Thursday, April 17, 2008

We gather in the name of the Divine and the Divine must and does manifest

Current issue Archive copies Auroville Experience February 2008
Consecration as a way of life - Dianna
A ten day workshop at Vérité showed us how to consecrate our daily lives to ‘remembering and offering'.

“One of the simplest instructions Mother and Sri Aurobindo have given for practising Integral Yoga is ‘to remember and to offer',” says Bhavana who ran the course. “As Aurovilians striving to become willing servitors of the Divine Consciousness, it is what we should be doing before every action of the day, before and during every effort we make for building the City, for building our lives together, for building our own being in the world. But it is so difficult to remember to remember!”
This is the third Consecration Workshop Bhavana has run. They are designed for busy Aurovilians and guests. They meet in the mornings, meditate and do some yoga together, eat breakfast in silence then set off for work. They meet again at lunch time to eat in silence and to renew their intention, then go back to work. At supper time they again silently share a meal, followed by a ‘sharing' with each other of the inner and outer experiences of the day's attempt at consecration. Readings from Mother and Sri Aurobindo, and other teachers, on consecration are made available.
Says Bhavana, “Often the effects are magical – for is it not said ‘Where two or three are gathered in my name, there am I amongst them'? We gather in the name of the Divine and the Divine must and does manifest.” There were 18 people on this course, 13 guests, two Aurovilians and three Tamil children from Udavi school. “The presence of the children was a joy. They brought us down to earth when we became too serious and introverted, and when they were tired they just lay down and went to sleep.”
A German participant who is a long-term guest at Vérité describes her experience of the ten days. “For me the most striking thing about the course was how similar it was to an intensive Vipassana retreat I had been on. The process works on a very deep level – it goes on invisibly. We spent most of the day going about our normal life, yet the seeds we had sown in the morning sessions blossomed throughout the day and were cultivated by the lunch and evening sessions.
“Several of us were not clear what ‘consecration' meant and we were encouraged by the facilitators to develop our own interpretation. I must admit it often brought up a lot of resistance. A lot of sadness and anger came up and I often felt the only thing I wanted to do was go back to my hut and read a silly book. But after those difficult days I often experienced the sparkle of heightened perception, just like I had experienced on the intensive Vipassana course.

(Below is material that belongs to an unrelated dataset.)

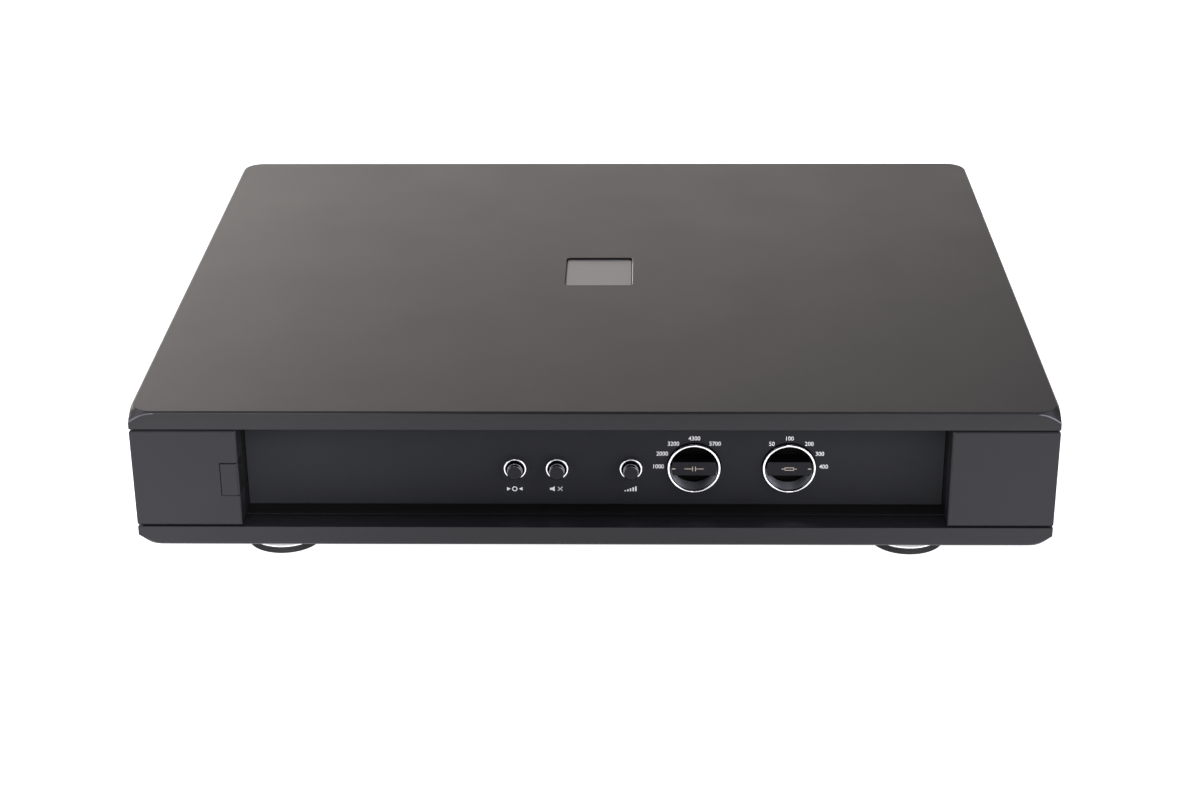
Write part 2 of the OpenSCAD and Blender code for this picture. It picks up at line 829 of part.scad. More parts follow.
// A coil spring round the Z axis, from Z = 0 to its length
module coil_spring(r, wire_r, turns, l) {
    steps = 12 * turns;
    rise = l - 2 * wire_r;
    swept([
        for (i = [0 : steps])
            let (t = 360 * turns * i / steps)
            [r * cos(t), r * sin(t), wire_r + rise * i / steps]
    ], wire_r);
}

// A smooth curve through points, with its first and last stretch straight
function smooth(points, steps) = concat(
    [points[0]],
    [
        for (i = [1 : len(points) - 3], k = [0 : steps - 1])
            let (a = points[i - 1], b = points[i], c = points[i + 1], d = points[i + 2], t = k / steps)
            ((2 * b) + (c - a) * t + (2 * a - 5 * b + 4 * c - d) * t * t
                + (3 * b - a - 3 * c + d) * t * t * t) / 2
    ],
    [points[len(points) - 2], points[len(points) - 1]]
);

module power_button_spring() {
    l = mains_plate_in - power_back - 2 * spring_seat_gap;
    color("#d0d1d3") facing_back(rod_x, at(power_back) + spring_seat_gap, power_axis_z)
        coil_spring(power_spring_r, power_wire_r, spring_turns, l);
}

module mains_switch() {
    color("#1b1b1d") difference() {
        translate([rod_x - mains_switch_w / 2, at(mains_switch_in), power_axis_z - mains_switch_h / 2])
            cube([mains_switch_w, mains_switch_l, mains_switch_h]);
        facing_back(rod_x, at(mains_switch_in) - past, power_axis_z)
            cylinder(r = rod_r + running_gap, h = rod_bore_back - mains_switch_in + past);
    }
}

module mains_switch_bracket() {
    half = mains_switch_w / 2 + 4;
    top = power_axis_z + mains_switch_h / 2 + 2;
    color("#9a9c9f") difference() {
        standing_bracket(rod_x - half, rod_x + half, at(mains_plate_in), top);
        facing_back(rod_x, at(mains_plate_in) - past, power_axis_z)
            cylinder(r = rod_r + rod_gap, h = bracket_t + 2 * past);
    }
}

// Spindle of a dial switch, with its flat, measured behind the fascia
module spindle_shape(r, front, flat_back) {
    difference() {
        translate([0, 0, front]) cylinder(r = r, h = spindle_back - front);
        translate([-r - past, r - spindle_flat, front - past])
            cube([2 * (r + past), r + past, flat_back - front + past]);
    }
}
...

“Silently sharing the meals served on banana leaves while listening to a reading was very beautiful. I must add that the food prepared by Anandi was remarkable.”

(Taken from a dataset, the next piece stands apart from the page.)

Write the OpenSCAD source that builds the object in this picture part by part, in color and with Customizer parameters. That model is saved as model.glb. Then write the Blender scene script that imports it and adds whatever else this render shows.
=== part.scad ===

Anandi describes her experience; “For me and my helper the experience of cooking, sharing and consecrating the food was a powerful process of learning to give with an open heart. Several of the participants found our daily routine of meditation, yoga and silence stirred up sickness or resentment and they began to miss a few sessions. Our group presence supported them through these sticky times and inevitably they came back to join us.”
Bhavana says she would like to see the next Consecration Workshop have a slightly different format in that there would be a “solid weekend” of coming together at the beginning and at the end. During the week the participants would only meet at meals to consecrate and remember, and this would cut down the amount of coming and going. Also she would love to see Consecration weeks set up in communities. “It is very easy to do; all you need is the commitment of a few people, and a quiet place to meet. You could have meditation, Savitri readings, yoga or dance sessions; it all depends on who is there. You could meet in the mornings and evenings, share a meal in silence then have a “sharing” in the evening. It really does have a deep effect, even in the middle of a working day.”
All the participants agree that it gave them a deep sense of connecting with Auroville's real purpose which is easily lost in busy daily life. It showed them how the separation between spiritual practice and the day's activities need not be so wide. Indeed, someone suggested it could be called ‘The Ultimate Auroville Workshop' for its simplicity and authenticity of purpose and form.